→ LISTING:
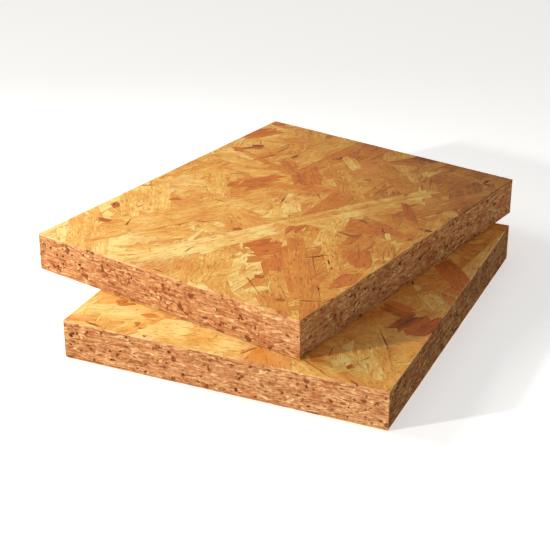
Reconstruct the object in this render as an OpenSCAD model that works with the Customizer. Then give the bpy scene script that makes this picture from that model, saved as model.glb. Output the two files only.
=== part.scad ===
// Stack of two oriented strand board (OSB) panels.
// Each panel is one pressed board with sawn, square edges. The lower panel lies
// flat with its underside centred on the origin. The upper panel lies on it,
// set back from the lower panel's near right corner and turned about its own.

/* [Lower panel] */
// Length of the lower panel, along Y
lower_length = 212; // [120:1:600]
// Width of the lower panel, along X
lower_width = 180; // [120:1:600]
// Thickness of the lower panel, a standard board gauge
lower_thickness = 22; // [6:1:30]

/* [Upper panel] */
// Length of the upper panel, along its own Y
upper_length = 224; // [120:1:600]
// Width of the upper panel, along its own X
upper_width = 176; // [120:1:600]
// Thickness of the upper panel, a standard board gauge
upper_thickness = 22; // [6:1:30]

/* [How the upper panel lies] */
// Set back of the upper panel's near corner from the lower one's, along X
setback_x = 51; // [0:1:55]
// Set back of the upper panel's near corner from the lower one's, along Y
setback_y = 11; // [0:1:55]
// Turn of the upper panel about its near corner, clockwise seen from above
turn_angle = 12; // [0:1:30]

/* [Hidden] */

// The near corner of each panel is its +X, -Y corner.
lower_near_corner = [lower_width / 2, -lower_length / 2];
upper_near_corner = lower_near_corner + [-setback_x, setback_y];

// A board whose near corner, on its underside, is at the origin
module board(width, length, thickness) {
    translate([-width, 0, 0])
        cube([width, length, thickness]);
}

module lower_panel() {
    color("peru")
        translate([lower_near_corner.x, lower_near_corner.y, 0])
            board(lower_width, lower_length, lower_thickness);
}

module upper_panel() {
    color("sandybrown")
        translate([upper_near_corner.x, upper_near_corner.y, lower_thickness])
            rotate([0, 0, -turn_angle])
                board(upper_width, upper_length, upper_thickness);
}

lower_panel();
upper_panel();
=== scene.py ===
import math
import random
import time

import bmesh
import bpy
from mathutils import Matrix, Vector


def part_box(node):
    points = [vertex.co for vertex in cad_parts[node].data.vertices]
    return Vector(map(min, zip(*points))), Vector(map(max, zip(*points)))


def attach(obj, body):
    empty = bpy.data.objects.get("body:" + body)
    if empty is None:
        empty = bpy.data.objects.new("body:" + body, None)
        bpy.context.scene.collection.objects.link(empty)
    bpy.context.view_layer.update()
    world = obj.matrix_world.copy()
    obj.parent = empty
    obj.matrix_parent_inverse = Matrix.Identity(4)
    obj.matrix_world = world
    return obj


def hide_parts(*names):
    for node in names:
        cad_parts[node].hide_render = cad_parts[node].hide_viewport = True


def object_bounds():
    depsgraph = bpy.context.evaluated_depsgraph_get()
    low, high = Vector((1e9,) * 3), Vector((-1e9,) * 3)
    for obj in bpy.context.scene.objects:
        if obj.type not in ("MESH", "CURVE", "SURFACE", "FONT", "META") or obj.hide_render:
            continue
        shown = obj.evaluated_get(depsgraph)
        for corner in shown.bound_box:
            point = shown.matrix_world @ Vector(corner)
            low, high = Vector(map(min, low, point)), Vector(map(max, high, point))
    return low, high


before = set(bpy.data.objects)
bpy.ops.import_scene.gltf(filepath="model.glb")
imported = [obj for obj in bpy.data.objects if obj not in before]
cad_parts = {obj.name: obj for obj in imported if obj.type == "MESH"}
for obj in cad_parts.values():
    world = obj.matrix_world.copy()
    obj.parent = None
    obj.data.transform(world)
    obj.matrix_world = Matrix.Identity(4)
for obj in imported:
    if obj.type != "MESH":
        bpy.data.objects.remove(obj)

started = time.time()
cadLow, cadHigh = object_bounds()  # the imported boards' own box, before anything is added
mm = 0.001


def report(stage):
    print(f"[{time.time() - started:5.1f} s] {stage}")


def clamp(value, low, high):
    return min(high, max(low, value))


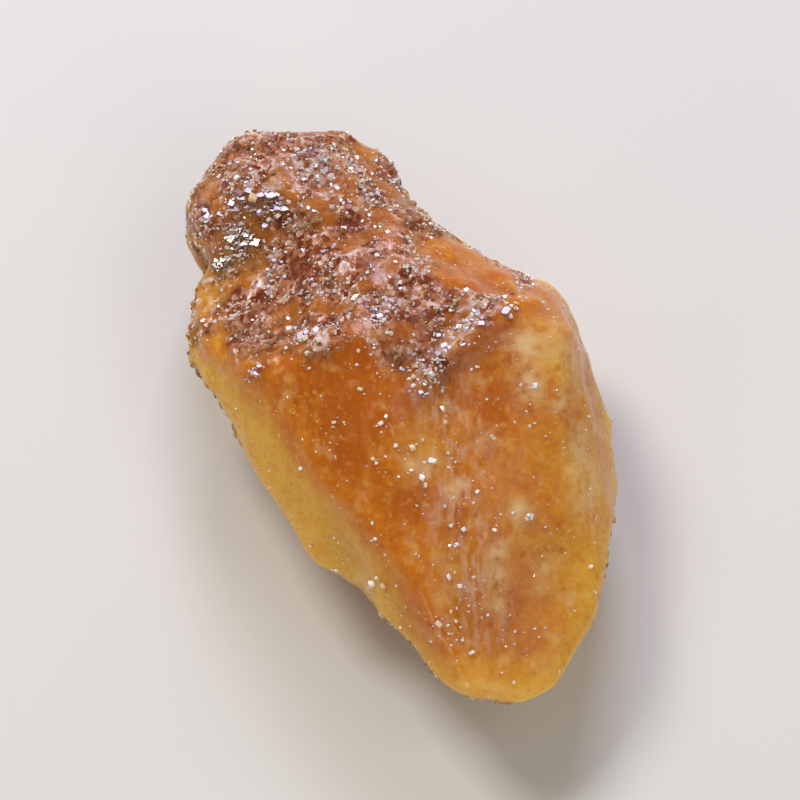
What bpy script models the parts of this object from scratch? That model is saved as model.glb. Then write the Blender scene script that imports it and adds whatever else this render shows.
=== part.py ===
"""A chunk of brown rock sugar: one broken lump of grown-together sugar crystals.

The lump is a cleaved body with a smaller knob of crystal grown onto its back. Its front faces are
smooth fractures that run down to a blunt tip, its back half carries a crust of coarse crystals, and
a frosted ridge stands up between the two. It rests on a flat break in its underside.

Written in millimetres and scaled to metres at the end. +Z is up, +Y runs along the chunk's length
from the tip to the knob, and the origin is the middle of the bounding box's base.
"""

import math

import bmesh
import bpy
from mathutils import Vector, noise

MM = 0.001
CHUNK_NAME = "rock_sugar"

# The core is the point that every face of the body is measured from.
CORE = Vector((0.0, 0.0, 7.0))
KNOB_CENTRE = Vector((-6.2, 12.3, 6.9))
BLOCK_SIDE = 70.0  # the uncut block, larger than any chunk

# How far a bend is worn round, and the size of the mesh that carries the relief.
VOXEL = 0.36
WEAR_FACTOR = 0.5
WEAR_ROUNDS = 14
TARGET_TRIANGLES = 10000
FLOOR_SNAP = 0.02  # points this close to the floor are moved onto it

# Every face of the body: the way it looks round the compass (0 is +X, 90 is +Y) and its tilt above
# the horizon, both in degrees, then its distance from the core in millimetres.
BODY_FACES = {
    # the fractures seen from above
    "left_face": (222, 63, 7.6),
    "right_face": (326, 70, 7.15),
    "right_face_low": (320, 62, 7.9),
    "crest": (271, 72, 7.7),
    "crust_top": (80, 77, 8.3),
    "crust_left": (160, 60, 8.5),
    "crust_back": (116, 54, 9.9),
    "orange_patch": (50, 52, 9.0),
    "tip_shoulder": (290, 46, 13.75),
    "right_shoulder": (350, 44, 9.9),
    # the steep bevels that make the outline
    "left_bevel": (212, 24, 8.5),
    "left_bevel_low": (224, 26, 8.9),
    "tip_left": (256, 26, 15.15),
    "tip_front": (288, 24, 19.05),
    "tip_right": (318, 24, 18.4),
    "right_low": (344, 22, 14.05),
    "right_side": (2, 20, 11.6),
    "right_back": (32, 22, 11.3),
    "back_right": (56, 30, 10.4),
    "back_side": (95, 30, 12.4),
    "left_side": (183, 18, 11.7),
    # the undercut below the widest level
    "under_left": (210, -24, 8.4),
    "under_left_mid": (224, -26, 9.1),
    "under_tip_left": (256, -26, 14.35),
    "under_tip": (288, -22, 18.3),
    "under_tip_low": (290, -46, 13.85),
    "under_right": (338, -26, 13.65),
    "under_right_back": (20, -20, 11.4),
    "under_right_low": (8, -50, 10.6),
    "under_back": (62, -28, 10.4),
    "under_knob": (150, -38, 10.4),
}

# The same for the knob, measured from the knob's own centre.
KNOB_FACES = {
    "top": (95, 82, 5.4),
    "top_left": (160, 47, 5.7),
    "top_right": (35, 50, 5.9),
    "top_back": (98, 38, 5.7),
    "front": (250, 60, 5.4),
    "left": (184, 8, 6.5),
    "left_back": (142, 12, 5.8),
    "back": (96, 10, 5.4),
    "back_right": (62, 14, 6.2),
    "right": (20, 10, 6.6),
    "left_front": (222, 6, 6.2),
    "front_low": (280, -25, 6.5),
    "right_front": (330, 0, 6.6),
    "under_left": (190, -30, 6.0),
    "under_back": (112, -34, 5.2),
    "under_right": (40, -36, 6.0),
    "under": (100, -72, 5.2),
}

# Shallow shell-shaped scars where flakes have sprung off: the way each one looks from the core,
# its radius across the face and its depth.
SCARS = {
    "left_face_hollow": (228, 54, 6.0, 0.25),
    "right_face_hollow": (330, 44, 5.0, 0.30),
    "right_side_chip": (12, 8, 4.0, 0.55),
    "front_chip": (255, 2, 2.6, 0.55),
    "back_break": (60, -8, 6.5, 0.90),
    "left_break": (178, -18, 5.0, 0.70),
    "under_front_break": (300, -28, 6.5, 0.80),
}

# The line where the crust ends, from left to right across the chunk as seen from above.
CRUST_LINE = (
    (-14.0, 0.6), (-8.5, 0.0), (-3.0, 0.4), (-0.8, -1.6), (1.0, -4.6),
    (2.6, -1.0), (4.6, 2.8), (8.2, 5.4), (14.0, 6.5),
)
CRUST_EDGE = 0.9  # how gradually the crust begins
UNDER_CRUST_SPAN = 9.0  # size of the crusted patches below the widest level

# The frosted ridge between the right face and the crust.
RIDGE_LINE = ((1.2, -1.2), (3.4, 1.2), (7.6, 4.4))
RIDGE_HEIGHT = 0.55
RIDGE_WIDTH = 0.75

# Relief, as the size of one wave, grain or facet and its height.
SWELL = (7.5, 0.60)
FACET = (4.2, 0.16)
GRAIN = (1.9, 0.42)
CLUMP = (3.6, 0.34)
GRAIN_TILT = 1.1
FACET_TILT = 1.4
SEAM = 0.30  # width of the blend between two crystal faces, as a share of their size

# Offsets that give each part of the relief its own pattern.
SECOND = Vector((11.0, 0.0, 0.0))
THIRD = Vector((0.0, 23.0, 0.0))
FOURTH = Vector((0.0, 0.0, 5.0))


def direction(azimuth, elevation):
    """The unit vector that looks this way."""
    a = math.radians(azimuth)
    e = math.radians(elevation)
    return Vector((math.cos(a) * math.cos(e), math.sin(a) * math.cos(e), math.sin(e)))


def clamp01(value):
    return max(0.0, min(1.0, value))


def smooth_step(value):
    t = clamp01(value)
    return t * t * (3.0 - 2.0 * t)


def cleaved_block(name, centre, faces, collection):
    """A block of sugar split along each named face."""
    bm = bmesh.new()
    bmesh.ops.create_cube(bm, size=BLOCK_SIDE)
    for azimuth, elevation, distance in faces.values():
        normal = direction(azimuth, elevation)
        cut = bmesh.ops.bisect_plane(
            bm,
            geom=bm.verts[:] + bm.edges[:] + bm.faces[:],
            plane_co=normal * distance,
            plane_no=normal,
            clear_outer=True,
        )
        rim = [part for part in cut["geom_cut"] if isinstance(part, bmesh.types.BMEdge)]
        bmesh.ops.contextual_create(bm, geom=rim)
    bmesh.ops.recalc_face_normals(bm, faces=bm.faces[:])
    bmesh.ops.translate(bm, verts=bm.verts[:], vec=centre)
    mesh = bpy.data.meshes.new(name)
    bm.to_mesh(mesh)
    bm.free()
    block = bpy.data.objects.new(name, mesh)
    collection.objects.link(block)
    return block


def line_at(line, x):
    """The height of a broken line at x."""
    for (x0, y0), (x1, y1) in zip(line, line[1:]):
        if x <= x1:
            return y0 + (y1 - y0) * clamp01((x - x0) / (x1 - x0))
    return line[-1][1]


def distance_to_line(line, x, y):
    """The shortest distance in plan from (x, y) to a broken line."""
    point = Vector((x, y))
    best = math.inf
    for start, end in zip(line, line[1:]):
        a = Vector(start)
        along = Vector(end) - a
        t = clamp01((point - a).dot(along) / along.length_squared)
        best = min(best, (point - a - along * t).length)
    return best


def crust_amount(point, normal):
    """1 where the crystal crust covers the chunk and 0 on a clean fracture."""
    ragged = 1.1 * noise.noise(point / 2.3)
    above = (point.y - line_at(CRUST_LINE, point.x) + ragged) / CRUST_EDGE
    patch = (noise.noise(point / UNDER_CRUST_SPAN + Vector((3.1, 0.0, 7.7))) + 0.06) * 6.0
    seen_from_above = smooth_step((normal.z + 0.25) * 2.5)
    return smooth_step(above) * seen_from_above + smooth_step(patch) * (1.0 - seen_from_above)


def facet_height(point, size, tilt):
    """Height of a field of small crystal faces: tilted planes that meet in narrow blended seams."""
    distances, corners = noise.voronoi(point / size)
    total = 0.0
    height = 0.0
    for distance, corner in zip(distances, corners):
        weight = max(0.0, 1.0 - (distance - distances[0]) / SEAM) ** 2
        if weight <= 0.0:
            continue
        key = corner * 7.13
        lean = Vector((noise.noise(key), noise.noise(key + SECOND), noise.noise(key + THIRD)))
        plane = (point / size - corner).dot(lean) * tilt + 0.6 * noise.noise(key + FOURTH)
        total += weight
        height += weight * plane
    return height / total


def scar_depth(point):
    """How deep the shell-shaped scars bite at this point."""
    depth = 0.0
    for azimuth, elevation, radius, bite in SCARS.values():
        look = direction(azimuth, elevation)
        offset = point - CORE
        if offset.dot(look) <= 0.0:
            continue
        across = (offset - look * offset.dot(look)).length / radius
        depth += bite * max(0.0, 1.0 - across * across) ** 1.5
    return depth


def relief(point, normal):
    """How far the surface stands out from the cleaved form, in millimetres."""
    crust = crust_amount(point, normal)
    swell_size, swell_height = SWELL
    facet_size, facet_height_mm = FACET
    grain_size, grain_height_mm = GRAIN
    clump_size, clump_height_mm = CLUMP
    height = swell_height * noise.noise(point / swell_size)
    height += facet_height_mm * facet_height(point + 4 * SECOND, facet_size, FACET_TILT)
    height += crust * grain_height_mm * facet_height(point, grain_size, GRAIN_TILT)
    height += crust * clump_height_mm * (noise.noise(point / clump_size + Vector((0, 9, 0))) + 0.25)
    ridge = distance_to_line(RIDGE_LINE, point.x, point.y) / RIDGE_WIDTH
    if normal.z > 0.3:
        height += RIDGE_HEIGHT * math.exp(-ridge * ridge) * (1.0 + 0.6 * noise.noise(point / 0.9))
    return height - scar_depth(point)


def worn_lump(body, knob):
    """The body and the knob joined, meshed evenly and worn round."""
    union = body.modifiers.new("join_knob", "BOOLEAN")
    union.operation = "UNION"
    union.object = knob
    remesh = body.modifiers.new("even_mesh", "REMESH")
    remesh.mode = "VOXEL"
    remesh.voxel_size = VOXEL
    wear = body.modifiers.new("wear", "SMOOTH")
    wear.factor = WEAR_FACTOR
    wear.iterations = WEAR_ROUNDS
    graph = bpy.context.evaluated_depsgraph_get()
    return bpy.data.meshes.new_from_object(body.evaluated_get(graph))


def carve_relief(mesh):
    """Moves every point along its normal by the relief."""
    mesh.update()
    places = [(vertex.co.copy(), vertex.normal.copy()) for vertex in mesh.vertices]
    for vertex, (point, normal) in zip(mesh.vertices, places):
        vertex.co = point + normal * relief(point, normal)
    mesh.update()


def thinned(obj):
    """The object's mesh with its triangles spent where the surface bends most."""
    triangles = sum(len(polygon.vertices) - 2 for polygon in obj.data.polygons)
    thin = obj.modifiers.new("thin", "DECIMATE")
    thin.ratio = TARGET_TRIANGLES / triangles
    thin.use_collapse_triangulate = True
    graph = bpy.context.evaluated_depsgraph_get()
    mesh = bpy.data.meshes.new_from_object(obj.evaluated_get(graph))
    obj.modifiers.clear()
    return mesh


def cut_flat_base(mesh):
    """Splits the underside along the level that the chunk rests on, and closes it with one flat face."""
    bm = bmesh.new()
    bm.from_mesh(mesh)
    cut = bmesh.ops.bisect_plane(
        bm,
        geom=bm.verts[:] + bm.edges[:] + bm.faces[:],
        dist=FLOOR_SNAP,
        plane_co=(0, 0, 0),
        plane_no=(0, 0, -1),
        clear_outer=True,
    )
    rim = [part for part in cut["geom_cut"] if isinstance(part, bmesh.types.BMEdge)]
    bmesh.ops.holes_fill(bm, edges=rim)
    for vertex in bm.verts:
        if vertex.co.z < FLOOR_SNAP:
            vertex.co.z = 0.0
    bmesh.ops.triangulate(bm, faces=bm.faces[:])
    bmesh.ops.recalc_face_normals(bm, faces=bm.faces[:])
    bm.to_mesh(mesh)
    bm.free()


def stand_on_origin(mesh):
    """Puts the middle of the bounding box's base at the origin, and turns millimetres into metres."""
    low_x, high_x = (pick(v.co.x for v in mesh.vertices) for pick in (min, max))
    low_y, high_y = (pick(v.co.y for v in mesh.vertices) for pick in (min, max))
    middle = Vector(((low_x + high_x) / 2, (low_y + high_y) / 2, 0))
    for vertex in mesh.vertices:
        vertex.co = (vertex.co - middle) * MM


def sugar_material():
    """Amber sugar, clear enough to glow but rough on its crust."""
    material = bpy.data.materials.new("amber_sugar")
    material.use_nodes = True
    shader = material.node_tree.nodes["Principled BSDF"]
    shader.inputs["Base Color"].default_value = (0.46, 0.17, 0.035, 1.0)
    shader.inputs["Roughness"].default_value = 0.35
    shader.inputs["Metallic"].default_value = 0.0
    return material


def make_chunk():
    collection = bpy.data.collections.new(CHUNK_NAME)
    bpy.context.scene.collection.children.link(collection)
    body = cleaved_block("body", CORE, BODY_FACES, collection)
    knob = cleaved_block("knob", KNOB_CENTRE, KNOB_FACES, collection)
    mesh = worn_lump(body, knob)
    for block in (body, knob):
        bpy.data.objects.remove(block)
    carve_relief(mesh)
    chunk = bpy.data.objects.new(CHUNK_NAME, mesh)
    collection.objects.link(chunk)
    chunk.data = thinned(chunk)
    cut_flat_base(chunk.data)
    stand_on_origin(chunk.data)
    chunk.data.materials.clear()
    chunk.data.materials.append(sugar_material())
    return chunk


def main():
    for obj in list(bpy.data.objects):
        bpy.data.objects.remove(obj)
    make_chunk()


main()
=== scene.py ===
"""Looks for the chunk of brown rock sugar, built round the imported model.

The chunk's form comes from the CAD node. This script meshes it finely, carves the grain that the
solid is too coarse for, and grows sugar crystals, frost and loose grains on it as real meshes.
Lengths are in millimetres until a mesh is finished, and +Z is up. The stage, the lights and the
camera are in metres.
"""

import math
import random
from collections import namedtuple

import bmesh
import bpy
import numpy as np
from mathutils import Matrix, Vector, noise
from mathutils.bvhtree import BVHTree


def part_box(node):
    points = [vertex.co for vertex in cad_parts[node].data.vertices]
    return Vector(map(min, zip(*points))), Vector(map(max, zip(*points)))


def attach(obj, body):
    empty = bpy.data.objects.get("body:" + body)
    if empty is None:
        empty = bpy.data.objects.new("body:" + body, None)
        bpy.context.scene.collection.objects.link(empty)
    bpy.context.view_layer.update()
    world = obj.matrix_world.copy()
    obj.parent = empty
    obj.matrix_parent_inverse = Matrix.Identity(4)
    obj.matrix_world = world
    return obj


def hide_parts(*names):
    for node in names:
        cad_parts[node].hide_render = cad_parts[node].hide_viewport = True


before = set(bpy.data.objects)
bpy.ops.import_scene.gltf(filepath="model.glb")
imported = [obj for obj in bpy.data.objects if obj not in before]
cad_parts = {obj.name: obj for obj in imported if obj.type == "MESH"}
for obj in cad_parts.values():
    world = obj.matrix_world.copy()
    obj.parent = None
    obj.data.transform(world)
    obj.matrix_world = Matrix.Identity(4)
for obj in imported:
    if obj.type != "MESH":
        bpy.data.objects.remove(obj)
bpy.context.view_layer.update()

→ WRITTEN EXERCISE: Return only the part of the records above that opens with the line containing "low, high = Vector((1e9,)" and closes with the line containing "return min(high, max(low, value))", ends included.

→ EXERCISE OUTPUT:
    low, high = Vector((1e9,) * 3), Vector((-1e9,) * 3)
    for obj in bpy.context.scene.objects:
        if obj.type not in ("MESH", "CURVE", "SURFACE", "FONT", "META") or obj.hide_render:
            continue
        shown = obj.evaluated_get(depsgraph)
        for corner in shown.bound_box:
            point = shown.matrix_world @ Vector(corner)
            low, high = Vector(map(min, low, point)), Vector(map(max, high, point))
    return low, high


before = set(bpy.data.objects)
bpy.ops.import_scene.gltf(filepath="model.glb")
imported = [obj for obj in bpy.data.objects if obj not in before]
cad_parts = {obj.name: obj for obj in imported if obj.type == "MESH"}
for obj in cad_parts.values():
    world = obj.matrix_world.copy()
    obj.parent = None
    obj.data.transform(world)
    obj.matrix_world = Matrix.Identity(4)
for obj in imported:
    if obj.type != "MESH":
        bpy.data.objects.remove(obj)

started = time.time()
cadLow, cadHigh = object_bounds()  # the imported boards' own box, before anything is added
mm = 0.001


def report(stage):
    print(f"[{time.time() - started:5.1f} s] {stage}")


def clamp(value, low, high):
    return min(high, max(low, value))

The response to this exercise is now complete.